Change-fail percentage tells you what percentage of your deployments result in an outage that you have to restore.

The beauty of these metrics is that they are relatively simple to track. I bet you are already using some CI/CD pipelines, so the deployment frequency is given. Mean time to restore and change-fail percentage is something that your post-mortem meetings should already record. Without question, the most challenging metric here is around lead-times: it will be a compound metric that you'll derive from code review times, CI build times and deployment times.

While the mean time to restore and change-fail percentage metrics may seem like purely reliability metrics, they are not. The worse those indicators are, the more time engineers will spend on incidents and less on features that your customers are paying for.

Team health metrics

I believe that candid and compassionate feedback is central to a cohesive, high-functioning team. Managers, whether they are front-line managers or above, play a crucial role in creating a feedback culture: a culture where every employee feels safe and comfortable providing feedback to other members of the team, or of that of the broader organization.

While trust is not simple to measure either, anonymous surveys can help with it. By doing surveys for your teams regularly, you can also keep track of your progress in different areas (trust is just one of them).

Questions like these (well, more like statements that people have to agree or disagree with) might give you some idea of how you, as a manager, do when it comes to building trust:

  • "My manager proactively solicits feedback."
  • "My manager creates a safe environment, built on trust and respect."
  • "I can communicate openly with my manager and my team about our work, even when I disagree."

Other areas you might want to gauge are vision, alignment, learning and adapting. Questions like this may be useful:

  • "My manager learns from mistakes."
  • "My manager acts on the feedback they receive."
  • "My manager communicates how our team contributes to the company's overall mission."

Please note that while this section focuses on team health, most of the questions are about the team's manager. The reason for that is because most team members will try to model their behavior based on their manager. The manager's actions have a profound effect on what the team will treat as desired, accepted or discouraged behaviors.

Competencies for individuals

So far, we've covered what productivity metrics may look like on the company and team level: let's take a look at how productivity can be measured on the individual level.

In my opinion, the work engineers have to do is way too complex to be measured by a single metric, like the number of pull requests an engineer opens, or the number of RFC they write. No metric can do justice in trying to capture the real work. So why bother?
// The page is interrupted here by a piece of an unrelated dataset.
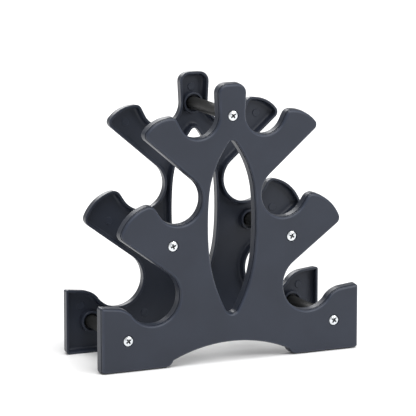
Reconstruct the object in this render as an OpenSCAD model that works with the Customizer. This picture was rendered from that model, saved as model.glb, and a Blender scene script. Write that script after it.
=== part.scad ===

Instead, engineering productivity should be measured against career ladders (tracks). What's common in the career ladders most companies have, is that they identify a handful of critical competencies and behaviors that the company values and rewards. Progression.fyi has a good collection of open-sourced career ladders that you can look at. One of the reasons most companies should have an easily accessible and discoverable career ladder is because it helps set the expectations for both engineers and managers on what's expected of them, and what they need to achieve to advance in their career at their current company.

Okay, but what does it have to do with engineering productivity? Everything. Creating a career ladder is the perfect opportunity for setting the example of a productive engineer for each level. As a manager, you'll have a clear set of expectations and standards for each level, which helps you coach team members, whether they are struggling in their current role, or if they are preparing for a promotion.